## GIVEN EXERCISE
Every line below that includes "FreeCAD" counts toward the total. Report that total alone.

## PROVIDED DATA
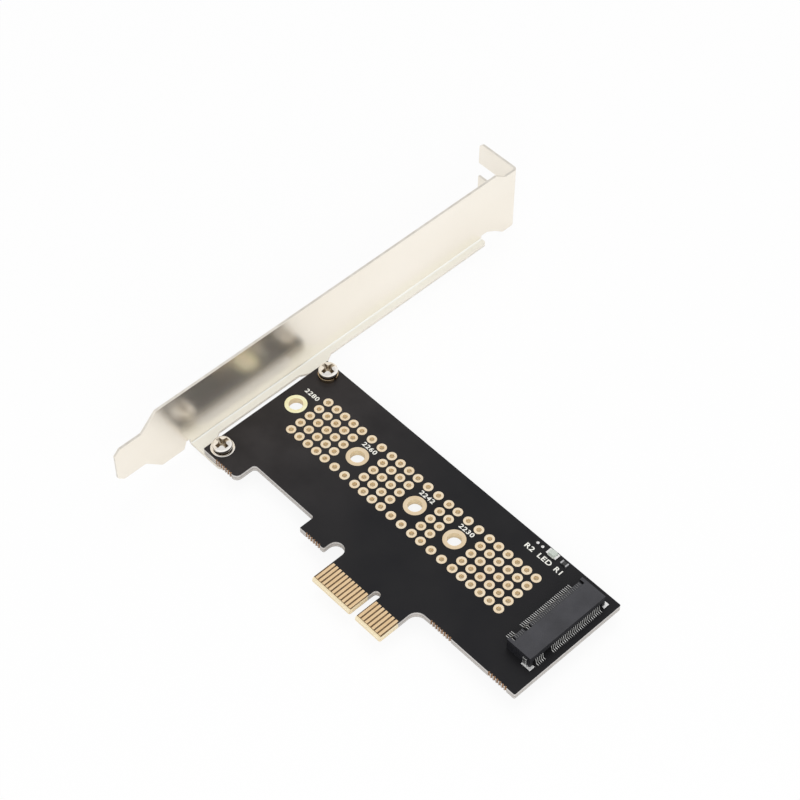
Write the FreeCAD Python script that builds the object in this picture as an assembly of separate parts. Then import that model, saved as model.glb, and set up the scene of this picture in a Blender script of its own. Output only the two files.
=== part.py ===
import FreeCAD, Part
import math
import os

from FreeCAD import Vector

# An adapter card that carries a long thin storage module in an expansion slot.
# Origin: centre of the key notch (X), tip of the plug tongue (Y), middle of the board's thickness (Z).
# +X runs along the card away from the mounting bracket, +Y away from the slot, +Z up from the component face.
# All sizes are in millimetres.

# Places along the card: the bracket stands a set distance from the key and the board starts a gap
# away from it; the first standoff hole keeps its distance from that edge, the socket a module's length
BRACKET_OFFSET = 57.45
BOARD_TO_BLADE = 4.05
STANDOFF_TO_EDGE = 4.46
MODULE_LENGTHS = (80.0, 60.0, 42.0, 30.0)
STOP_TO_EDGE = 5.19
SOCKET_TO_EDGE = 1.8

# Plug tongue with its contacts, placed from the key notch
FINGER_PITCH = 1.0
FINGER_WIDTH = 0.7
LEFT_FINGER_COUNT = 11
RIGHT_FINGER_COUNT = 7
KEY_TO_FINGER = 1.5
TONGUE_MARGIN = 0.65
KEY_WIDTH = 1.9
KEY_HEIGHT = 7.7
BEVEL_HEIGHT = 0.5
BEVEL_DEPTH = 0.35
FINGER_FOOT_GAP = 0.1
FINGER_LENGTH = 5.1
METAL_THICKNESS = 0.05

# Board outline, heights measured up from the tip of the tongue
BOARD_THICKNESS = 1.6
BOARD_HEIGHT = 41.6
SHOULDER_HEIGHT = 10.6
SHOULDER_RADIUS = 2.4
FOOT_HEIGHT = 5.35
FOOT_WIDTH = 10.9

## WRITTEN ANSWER
3